Zero-shot Commonsense Question Answering with Cloze Translation and Consistency Optimization

Commonsense question answering (CQA) aims to test if models can answer questions regarding commonsense knowledge that everyone knows. Prior works that incorporate external knowledge bases have shown promising results, but knowledge bases are expensive to construct and are often limited to a fixed set of relations. In this paper, we instead focus on better utilizing the \textit{implicit knowledge} stored in pre-trained language models. While researchers have found that the knowledge embedded in pre-trained language models can be extracted by having them fill in the blanks of carefully designed prompts for relation extraction and text classification, it remains unclear if we can adopt this paradigm in CQA where the inputs and outputs take much more flexible forms.

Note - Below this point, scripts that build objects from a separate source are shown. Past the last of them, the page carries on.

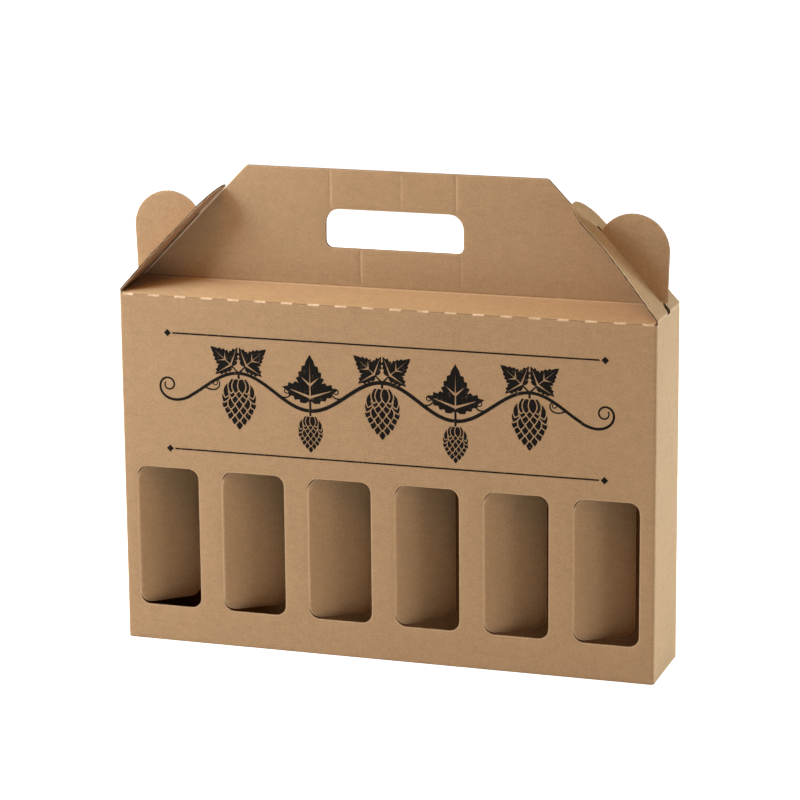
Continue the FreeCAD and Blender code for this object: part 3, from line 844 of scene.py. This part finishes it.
def with_bump(tree, shader, height, distance, strength):
    bump = tree.nodes.new("ShaderNodeBump")
    bump.inputs["Distance"].default_value = distance
    bump.inputs["Strength"].default_value = strength
    tree.links.new(height, bump.inputs["Height"])
    tree.links.new(bump.outputs[0], shader.inputs["Normal"])


kraft_tone = (0.430, 0.272, 0.147)
# The pale rim's tone is the liner's tone raised by these gains: partly a painted highlight.
rim_gain = (1.62, 1.80, 2.1)


def kraft_material(name, tone, lines=(), rim=0.62):
    """The board's liner, with its pale cut rims, partly a painted highlight, and with these lines along its
    creases: painted highlight where pale, painted shade where dark.
    """
    material, tree, shader = new_material(name)
    paper = placed(tree, kraft_paper, Tone=tone)
    rim_tone = tuple(min(1.0, part * gain) for part, gain in zip(tone, rim_gain))
    rimmed = placed(tree, cut_rim, Color=paper.outputs["Color"], Rim_Tone=rim_tone, Amount=rim)
    colour = rimmed.outputs["Color"]
    for values in lines:
        colour = placed(tree, crease_line, Color=colour, **values).outputs["Color"]
    tree.links.new(colour, shader.inputs["Base Color"])
    tree.links.new(paper.outputs["Roughness"], shader.inputs["Roughness"])
    shader.inputs["Specular IOR Level"].default_value = 0.2
    with_bump(tree, shader, paper.outputs["Height"], 0.00017, 0.75)
    return material


def face_board(piece, outside, edge, within):
    """Give a board its three materials: its outside's, its cut edge's and its inside's."""
    for material in (outside, edge, within):
        piece.data.materials.append(material)


# Front and back, the perforated top fold is painted pale between its cuts: rubbed paper and a painted
# highlight where the fold's bulge faces the light. The roof is painted a little paler just below the handle's
# crease, and the crease itself is painted dark: painted shade in its valley.
crease_highlights_and_shade = []
for middle in (0.0, back_middle):
    # The top fold's pale dashes: partly a painted highlight.
    crease_highlights_and_shade.append(dict(
        Line_Tone=(0.74, 0.55, 0.38), Amount=1.0, Level=cut_up, Half_Width=0.0011, Middle=middle,
        Reach=0.2035, Cut_Share=cut_length / cut_pitch,
    ))
    crease_highlights_and_shade.append(dict(
        Line_Tone=(0.62, 0.42, 0.26), Amount=0.6, Level=roof_end - 0.0016, Half_Width=0.0013,
        Middle=middle, Reach=0.1990,
    ))
    # The handle's crease: a dark line of painted shade.
    crease_highlights_and_shade.append(dict(
        Line_Tone=(0.24, 0.135, 0.065), Amount=0.55, Level=roof_end + 0.0002, Half_Width=0.0010,
        Middle=middle, Reach=0.1985,
    ))
kraft_liner = kraft_material("kraft_liner", kraft_tone, crease_highlights_and_shade)

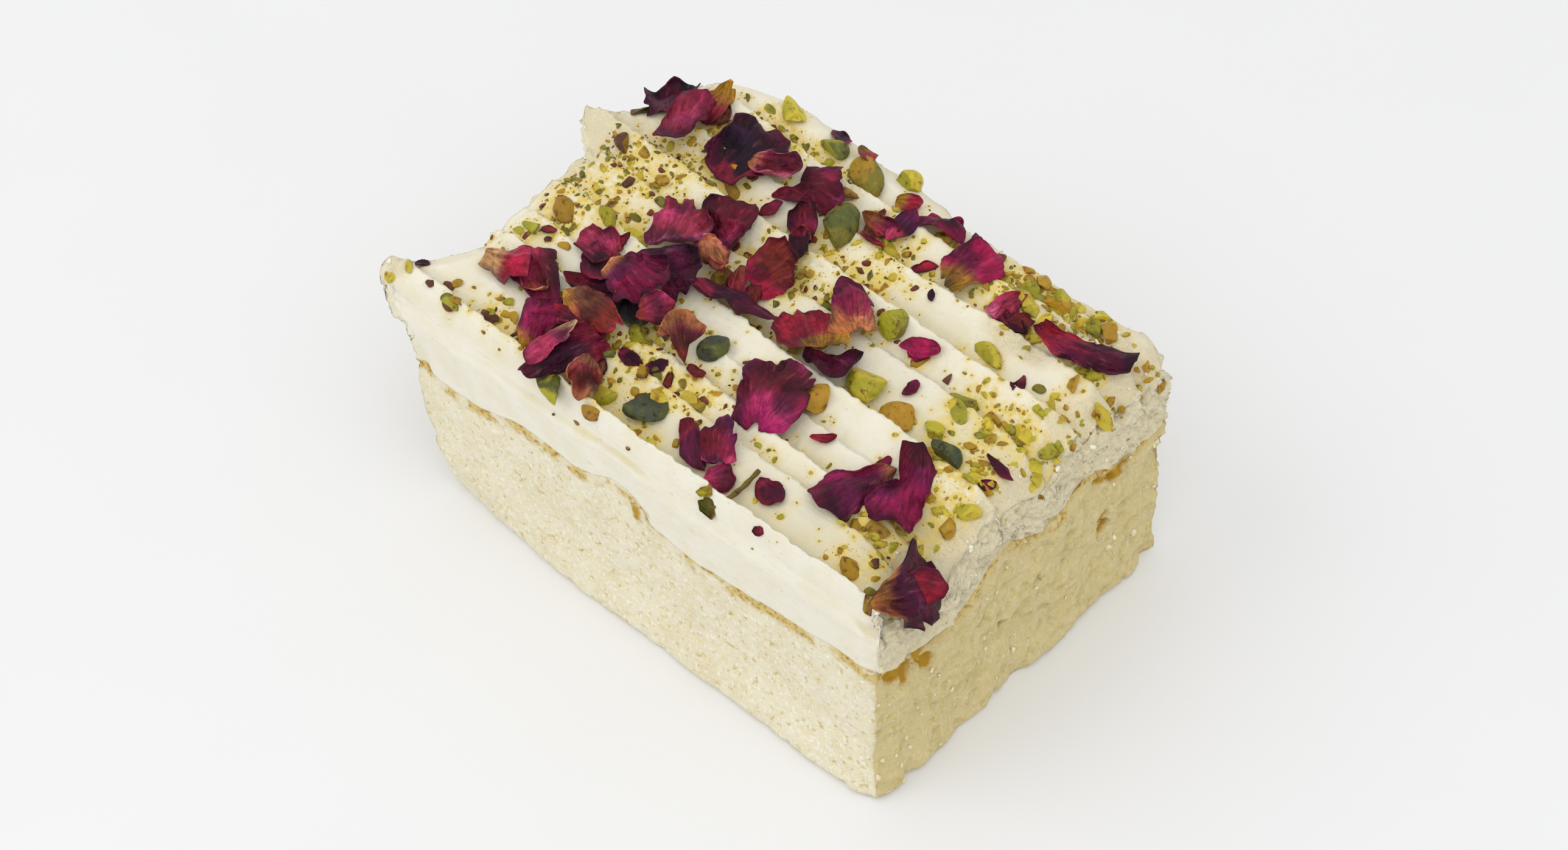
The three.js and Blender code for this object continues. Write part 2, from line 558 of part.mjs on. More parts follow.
// The distance from a petal's middle to its rim at an angle from its tip.
function petalRadius(petal, angle, seed) {
  const { long, wide, egg = 0.1, square = 2, rag = 0.08, marks = [] } = petal;
  const along = Math.abs((2 * Math.cos(angle)) / long);
  const across = Math.abs((2 * Math.sin(angle)) / wide);
  const smooth = (along ** square + across ** square) ** (-1 / square);
  let radius = smooth * (1 + rag * uneven(angle * 9, seed));
  for (const [at, share, spread] of marks) {
    const off = Math.atan2(Math.sin(angle - degToRad(at)), Math.cos(angle - degToRad(at)));
    radius *= 1 + share * hump(off, degToRad(spread));
  }
  return radius * (1 + egg * Math.abs(Math.sin(angle)) * Math.cos(angle));
}

// A point of a petal's middle surface, in the petal's own axes, with its tip along +X.
function petalPoint(petal, angle, share, seed) {
  const radius = share * petalRadius(petal, angle, seed);
  const [x, xRise] = arc(radius * Math.cos(angle), degToRad(petal.ends ?? 0) / petal.long);
  const [y, yRise] = arc(radius * Math.sin(angle), degToRad(petal.sides ?? 0) / petal.wide);
  const ripple = PETAL_RIPPLE * share ** 2 * uneven(angle * 6, seed + 50);
  return new THREE.Vector3(x, y, xRise + yRise + ripple);
}

function petalGeometry(petal, seed) {
  const spokes = petal.long < SMALL_PETAL ? SPOKES.small : SPOKES.large;
  const middle = [new THREE.Vector3(0, 0, 0)];
  for (const share of PETAL_RINGS)
    for (let s = 0; s < spokes; s++)
      middle.push(petalPoint(petal, (s * 2 * Math.PI) / spokes, share, seed));
  const at = (ring, s) => 1 + ring * spokes + (s % spokes);
  const faces = [];
  for (let s = 0; s < spokes; s++) {
    faces.push([0, at(0, s), at(0, s + 1)]);
    faces.push([at(0, s), at(1, s), at(1, s + 1)], [at(0, s), at(1, s + 1), at(0, s + 1)]);
  }
  const sheet = geometryFrom(middle.flatMap((p) => p.toArray()));
  sheet.setIndex(faces.flat());
  sheet.computeVertexNormals();
  const normal = new THREE.Vector3();
  const side = (sign) =>
    middle.map((p, n) => {
      normal.fromBufferAttribute(sheet.attributes.normal, n);
      return p.clone().addScaledVector(normal, (sign * PETAL_THICKNESS) / 2);
    });
  const points = [...side(1), ...side(-1)];
  const under = middle.length;
  const all = [...faces, ...faces.map(([a, b, c]) => [under + a, under + c, under + b])];
  for (let s = 0; s < spokes; s++) {
    const [a, b] = [at(1, s), at(1, s + 1)];
    all.push([a, under + a, under + b], [a, under + b, b]);
  }
  const geometry = geometryFrom(points.flatMap((p) => p.toArray()));
  geometry.setIndex(all.flat());
  return geometry;
}

// Turns a shape whose long axis is +X to a heading on sloping ground, and moves it to a place.
function lay(geometry, x, y, z, turn, up) {
  const along = new THREE.Vector3(Math.cos(degToRad(turn)), Math.sin(degToRad(turn)), 0);
  const across = new THREE.Vector3().crossVectors(up, along).normalize();
  along.crossVectors(across, up);
  geometry.applyMatrix4(new THREE.Matrix4().makeBasis(along, across, up));
  return geometry.translate(x, y, z);
}

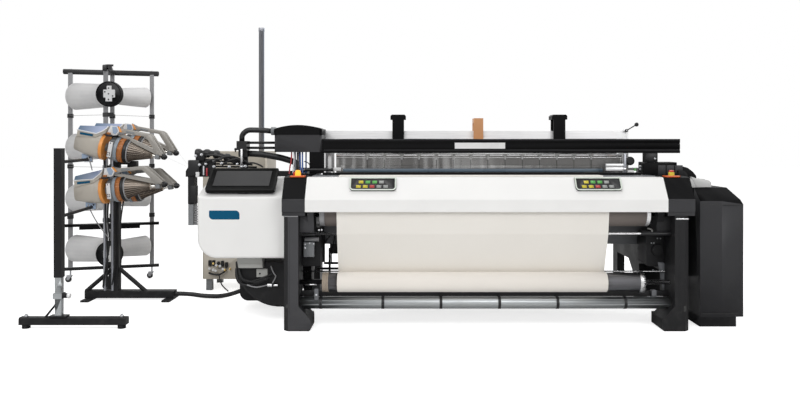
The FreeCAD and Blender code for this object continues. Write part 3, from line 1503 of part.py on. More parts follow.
def feeder_drum(row):
    """Drum and second ring, with the ribbed cone and the tip tube in front of them."""
    start = ring_half + ring_gap
    drum = turned([
        (start, 0), (start, drum_radius), (drum_end, drum_radius), (drum_end, second_ring_radius),
        (cone_start, second_ring_radius), (cone_start, 0),
    ], (0, 0, 0), (1, 0, 0))
    tip = bar((cone_end - 1, 0, 0), (tip_end, 0, 0), tip_radius)
    sections = []
    for along, radius in ((cone_start, cone_base_radius), (cone_end, cone_tip_radius)):
        section = []
        for index in range(2 * cone_ribs):
            turn = math.pi * index / cone_ribs
            reach = radius * (1 + cone_rib_share * (1 if index % 2 else -1))
            section.append(Vec(along, reach * math.cos(turn), reach * math.sin(turn)))
        sections.append(section)
    solid = joined([drum, ruled(sections), tip])
    solid.Placement = feeder_axis(row)
    return solid


def feeder_point(row, along, across, above):
    """Point given by its distances along, across and above a feeder's axis."""
    return feeder_axis(row).multVec(Vec(along, across, above))


def bracket_to_feeder(row):
    """Bracket from the stand's column to the side of a feeder's housing."""
    along = -ring_half - ring_gap - housing_length * (1 - housing_middle_share)
    side = 1 if row[0] < feeder_column[1] else -1
    reach = abs(row[0] - feeder_column[1]) - column_size / 2
    root = (-bracket_width / 2, bracket_width / 2)
    span = (side * housing_middle[0] / 2, side * reach)
    solid = block((along + root[0], along + root[1]), (min(span), max(span)), (-bracket_height / 2, bracket_height / 2))
    solid.Placement = feeder_axis(row)
    return solid


def feeder_stand():
    """Feeder stand: base beam on two feet, square column with splayed struts, four brackets with sleeves."""
    x_range, y_range, z_range = stand_base
    beam = block(*stand_base)
    half = column_size / 2
    cx, cy = feeder_column
    column = block((cx - half, cx + half), (cy - half, cy + half), (z_range[1], column_top))
    column = rounded(column, 6, edges_along(column, "z"))
    struts = []
    for side in (-1, 1):
        top = (cx, cy, z_range[1] + stand_leg_rise)
        strut = bar((cx + side * stand_leg_spread, cy, z_range[1] - 8), top, stand_leg_radius)
        struts.append(strut.cut([beam, column]))
    feet = []
    for x in (x_range[0] + stand_foot_radius + 6, x_range[1] - stand_foot_radius - 6):
        feet.append(block((x - stand_foot_radius, x + stand_foot_radius), (y_range[0] - 90, y_range[1] + 90), (0, z_range[0])))
    arms = []
    for row in feeder_rows:
        bracket = bracket_to_feeder(row)
        reach = bracket.BoundBox
        sleeve = block((reach.XMin, cx - half), (cy - half, cy + half), (reach.ZMin + 4, reach.ZMax - 4))
        arms.append(joined([bracket, sleeve]))
    upper = joined(arms[:2])
    lower = joined(arms[2:])
    return together([beam, column, upper, lower] + struts + feet)


def support_stand():
    """T-shaped support: base beam on two pad feet, telescopic post with a clamp knob, brace and two arms."""
    x_range, y_range, z_range = support_base
    cx, cy = support_post
    beam = block(*support_base)
    beam = bevelled(beam, 8, edges_along(beam, "x", z=z_range[1]))
    feet = []
    for x in (x_range[0] + 36, x_range[1] - 36):
        feet.append(bar((x, cy, 0), (x, cy, z_range[0]), support_foot_radius))
    half, inner = support_post_size / 2, support_inner_size / 2
    lower = block((cx - inner, cx + inner), (cy - inner, cy + inner), (z_range[1], support_split))
    post = block((cx - half, cx + half), (cy - half, cy + half), (support_split, support_top))
    clamp = block((cx - half - 4, cx + half + 4), (cy - half - 4, cy + half + 4), (support_knob_height - 18, support_knob_height + 18))
    knob = bar((cx + half + 4, cy, support_knob_height), (cx + half + 30, cy, support_knob_height), support_knob_radius)
    foot_plate = block((cx - 55, cx + 55), (y_range[0], y_range[1]), (z_range[1], z_range[1] + 10))
    brace = prism_y([(cx - inner, z_range[1] + support_brace_rise), (cx - inner, z_range[1] + support_brace_rise - 14),
                     (cx - 80, z_range[1]), (cx - 94, z_range[1])], (cy - 8, cy + 8))
    arms = []
    for row in (feeder_rows[0], feeder_rows[2]):
        seat = feeder_point(row, support_seat, 0, -housing_middle[1] / 2 - support_drop)
        rod = bar((cx, cy, seat.z), (seat.x, row[0] + 20, seat.z), support_arm_radius)
        grip = block((seat.x - 24, seat.x + 24), (row[0] - 22, row[0] + 22), (seat.z - 20, seat.z + support_drop + 20))
        arms += [rod.cut([post, grip]), grip]
    clamp_part = joined([clamp.cut(lower), knob])
    lower_part = joined([lower, foot_plate, brace]).cut(clamp_part)
    return together([beam, lower_part, post, clamp_part] + feet + arms)


def add_feeders():
    stand = feeder_stand()
    support = support_stand()
    drums = []
    for index, row in enumerate(feeder_rows):
        housing = feeder_housing(row)
        ring = winding_ring(row)
        pieces[f"feeder_housing_{index + 1}"] = housing
        pieces[f"winding_ring_{index + 1}"] = ring
        drums.append(feeder_drum(row))
        stand = stand.cut(housing)
        support = support.cut(housing)
    pieces["feeder_drums"] = together(drums)
    pieces["feeder_stand"] = stand
    pieces["support_stand"] = support


add_feeders()


def flat_bar(start, end, height, size):
    """Square bar between two places (x, y), level, centred at a height."""
    first = Vec(*start, height - size / 2)
    along = Vec(*end, height - size / 2) - first
    across = Vec(-along.y, along.x, 0).normalize() * (size / 2)
    return Part.Face(Part.makePolygon([first - across, first + across, first + across + along, first - across + along,
                                       first - across])).extrude(Vec(0, 0, size))


def square_post(place, z_range, half):
    """Upright square post in line with the creel's cross bars."""
    across = unit(creel_left, creel_right) * half
    along = Vec(-across.y, across.x, 0)
    centre = Vec(*place, z_range[0])
    corners = [centre + across + along, centre - across + along, centre - across - along, centre + across - along]
    return pushed(corners, Vec(0, 0, z_range[1] - z_range[0]))


def unit(start, end):
    """Level direction from one place (x, y) to another."""
    return Vec(end[0] - start[0], end[1] - start[1], 0).normalize()


def level(direction, degrees):
    """Level direction turned by an angle."""
    return FreeCAD.Rotation(Vec(0, 0, 1), degrees).multVec(direction)


def package_line(side):
    """Foot of a package's peg on its post and the direction of the peg, for the left or right column."""
    if side == "left":
        return Vec(*creel_left, 0), level(unit(creel_left, creel_right), -left_package[3]), left_package
    return Vec(*creel_right, 0), level(unit(creel_right, creel_left), right_package[3]), right_package


def creel_parts():
    """Creel: four square posts with collars, T-shaped top and bottom bars, pegs, backing discs."""
    solids = []
    posts = (creel_left, creel_right, creel_front, creel_middle)
    bar_half = creel_bar_size / 2
    low = creel_low_bar + bar_half
    for place in posts:
        post = square_post(place, (low, creel_height - creel_bar_size), creel_post_half)
        solids.append(post)
        for first, second in zip(creel_rows, creel_rows[1:]):
            middle = (first + second) / 2 + creel_collar_height
            collar = square_post(place, (middle, middle + creel_collar_height), creel_collar_half)
            solids.append(collar.cut(post))
    overhang = unit(creel_left, creel_right) * 60
    stem = unit(creel_middle, creel_front) * 30
    for height in (creel_height - bar_half, creel_low_bar):
        cross = flat_bar((creel_left[0] - overhang.x, creel_left[1] - overhang.y),
                         (creel_right[0] + overhang.x, creel_right[1] + overhang.y), height, creel_bar_size)
        leg = flat_bar(creel_middle, (creel_front[0] + stem.x, creel_front[1] + stem.y), height, creel_bar_size)
        solids += [cross, leg.cut(cross)]
    for side in ("left", "right"):
        foot, direction, package = package_line(side)
        for height in creel_rows:
            end = foot + direction * (creel_post_half + package_gap + package[0] * peg_share)
            peg = flat_bar((foot.x, foot.y), (end.x, end.y), height, peg_size)
            solids.append(peg.cut(square_post((foot.x, foot.y), (low, creel_height - creel_bar_size), creel_post_half)))
    toward = unit(creel_middle, creel_front)
    for height in disc_rows:
        start = Vec(*creel_front, height)
        outline = [(0, 0), (0, disc_pin_radius), (disc_gap, disc_pin_radius), (disc_gap, disc_radius),
                   (disc_gap + disc_thickness, disc_radius), (disc_gap + disc_thickness, disc_radius * 0.34),
                   (disc_gap + 3 * disc_thickness, disc_radius * 0.34), (disc_gap + 3 * disc_thickness, 0)]
        front_post = square_post(creel_front, (low, creel_height - creel_bar_size), creel_post_half)
        solids.append(turned(outline, tuple(start), tuple(toward)).cut(front_post))
    solids.append(square_post(creel_front, (creel_height, creel_height + creel_cap_height), creel_collar_half))
    solids.append(square_post(creel_front, (0, creel_low_bar - bar_half), creel_collar_half))
    return together(solids)


def yarn_packages():
    """Eight cone-shaped packages with crowned ends, each on its tube, over the pegs."""
    packages = []
    for side in ("left", "right"):
        foot, direction, (length, large, small, _) = package_line(side)
        for height in creel_rows:
            start = foot + Vec(0, 0, height) + direction * (creel_post_half + package_gap)
            outline = [
                (-tube_end, package_bore), (-tube_end, package_tube_radius), (0, package_tube_radius),
                (0, large - package_round), (package_round, large), (length - package_round, small),
                (length, small - package_round), (length, package_tube_radius), (length + tube_end, package_tube_radius),
                (length + tube_end, package_bore),
            ]
            packages.append(faceted(outline, package_sides, tuple(start), tuple(direction)))
    return together(packages)


def creel_tray():
    """Folded tray between the posts: a long blade with pointed ends and a turned-up front."""
    across = unit(creel_left, creel_right)
    toward = unit(creel_middle, creel_front)
    left = Vec(*creel_left, tray_height) - across * tray_overhang
    right = Vec(*creel_right, tray_height) + across * tray_overhang
    gap = creel_post_half + 0.2
    points = [left + toward * gap, right + toward * gap, right + toward * gap - across * 20 + toward * tray_blade * 0.4]
    points += [right - across * 150 + toward * (gap + tray_blade), left + across * 150 + toward * (gap + tray_blade)]
    points += [left + toward * gap + across * 20 + toward * tray_blade * 0.4]
    plate = pushed(points, Vec(0, 0, tray_wall))
    rim = [points[3], points[4], points[4] - toward * tray_wall, points[3] - toward * tray_wall]
    lip = pushed(rim, Vec(0, 0, -tray_depth))
    back_rim = [points[0], points[1], points[1] + toward * tray_wall, points[0] + toward * tray_wall]
    back = pushed(back_rim, Vec(0, 0, -tray_depth * 0.6))
    return joined([plate, lip, back])


def caster(place):
    """Caster fork on its stem, and its wheel on the fork's axle."""
    x, y = place
    axle = Vec(x - caster_trail, y, caster_radius)
    top = creel_low_bar - creel_bar_size / 2
    half = caster_width / 2 + caster_side_gap
    crown = caster_radius * 2 + 4
    stem = bar((x, y, crown), (x, y, top - 0.3), caster_stem)
    seat = block((x - caster_trail - 12, x + 14), (y - half - caster_fork_wall, y + half + caster_fork_wall), (crown, crown + 5))
    cheeks = []
    outline = [(axle.x - 9, axle.z - 6), (axle.x + 9, axle.z - 6), (x + 14, crown + 1), (x - caster_trail - 12, crown + 1)]
    for start in (y - half - caster_fork_wall, y + half):
        cheeks.append(prism_y(outline, (start, start + caster_fork_wall)))
    pin = bar((axle.x, y - half - caster_fork_wall - 2, axle.z), (axle.x, y + half + caster_fork_wall + 2, axle.z), caster_axle)
    fork = joined([stem, seat] + cheeks + [pin])
    side, edge = caster_width / 2, caster_edge
    wheel = faceted([
        (-side, 0), (-side, caster_radius - edge), (edge - side, caster_radius), (side - edge, caster_radius),
        (side, caster_radius - edge), (side, 0),
    ], caster_sides, tuple(axle), (0, 1, 0))
    bore = bar((axle.x, y - side, axle.z), (axle.x, y + side, axle.z), caster_axle + running_fit)
    return fork, wheel.cut(bore)


def add_creel():
    pieces["creel_frame"] = creel_parts()
    pieces["yarn_packages"] = yarn_packages()
    pieces["creel_tray"] = creel_tray()
    for index, place in enumerate((creel_left, creel_right)):
        fork, wheel = caster(place)
        pieces[f"caster_fork_{index + 1}"] = fork
        pieces[f"caster_wheel_{index + 1}"] = wheel


add_creel()
pieces["floor_hose"] = hose("floor hose", hose_route, hose_radius)


def whole_box():
    """Box of the whole object, without the free hose."""
    box = FreeCAD.BoundBox()
    for name, shape in pieces.items():
        if name != "floor_hose":
            box.add(shape.optimalBoundingBox(True, False))
    return box


box = whole_box()
origin_shift = Vec(-box.Center.x, -box.Center.y, -box.ZMin)
size = [round(value) for value in (box.XLength, box.YLength, box.ZLength)]
print("moved by", [round(value, 3) for value in origin_shift], "size", size)
for name, shape in pieces.items():
    shape.translate(origin_shift)
    shape.exportStep(f"parts/{name}.step")
print(len(pieces), "pieces")
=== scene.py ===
# %% [markdown]
# A power loom weaves cloth from thousands of threads. The exact solids of this one come from its
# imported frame, and this file gives them their finishes and adds what is too fine or too soft for
# solids. Sizes are in metres, and the frame's own coordinates are kept throughout.

# %% Load the frame
import bpy
import json
import math
from mathutils import Matrix, Vector

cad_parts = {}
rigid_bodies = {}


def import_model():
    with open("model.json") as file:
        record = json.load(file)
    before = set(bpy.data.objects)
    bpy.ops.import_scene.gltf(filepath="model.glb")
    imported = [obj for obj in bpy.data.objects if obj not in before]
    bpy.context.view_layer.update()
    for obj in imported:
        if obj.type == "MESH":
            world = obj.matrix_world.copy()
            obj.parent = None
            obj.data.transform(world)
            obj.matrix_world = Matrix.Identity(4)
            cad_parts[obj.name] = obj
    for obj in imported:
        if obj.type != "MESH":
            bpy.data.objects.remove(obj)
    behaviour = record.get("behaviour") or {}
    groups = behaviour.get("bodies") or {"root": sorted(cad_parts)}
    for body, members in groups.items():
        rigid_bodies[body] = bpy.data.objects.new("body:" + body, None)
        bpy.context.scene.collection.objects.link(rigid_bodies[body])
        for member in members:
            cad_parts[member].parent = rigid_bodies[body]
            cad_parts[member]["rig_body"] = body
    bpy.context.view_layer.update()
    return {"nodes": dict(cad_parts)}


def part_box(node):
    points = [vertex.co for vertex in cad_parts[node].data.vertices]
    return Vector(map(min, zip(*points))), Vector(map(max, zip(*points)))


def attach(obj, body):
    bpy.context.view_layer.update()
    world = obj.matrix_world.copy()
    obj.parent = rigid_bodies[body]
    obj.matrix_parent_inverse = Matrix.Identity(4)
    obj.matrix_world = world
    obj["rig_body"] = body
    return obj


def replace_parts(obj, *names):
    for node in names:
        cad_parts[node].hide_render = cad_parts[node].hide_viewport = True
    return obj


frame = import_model()

# %% [markdown]
# Places on a loom are easiest to name from its middle plane, from the front of its legs and from
# the floor. The cross tube between the feet gives the middle plane, and a side frame gives the front.

# %% Name the loom's own places
tube_low, tube_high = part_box("front_cross_tube")
middle_x = (tube_low.x + tube_high.x) / 2
front_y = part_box("side_frame_right")[0].y


def at(x, y, z):
    """Point to the right of the middle plane, behind the legs' front and above the floor."""
    return Vector((middle_x + x, front_y + y, z))


print("middle plane", round(middle_x, 4), "front of the legs", round(front_y, 4))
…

To this end, we investigate four translation methods that can translate natural questions into cloze-style sentences to better solicit commonsense knowledge from language models, including a syntactic-based model, an unsupervised neural model, and two supervised neural models. In addition, to combine the different translation methods, we propose to encourage consistency among model predictions on different translated questions with unlabeled data. We demonstrate the effectiveness of our methods on three CQA datasets in zero-shot settings. We show that our methods are complementary to a knowledge base improved model, and combining them can lead to state-of-the-art zero-shot performance. Analyses also reveal distinct characteristics of the different cloze translation methods and provide insights on why combining them can lead to great improvements.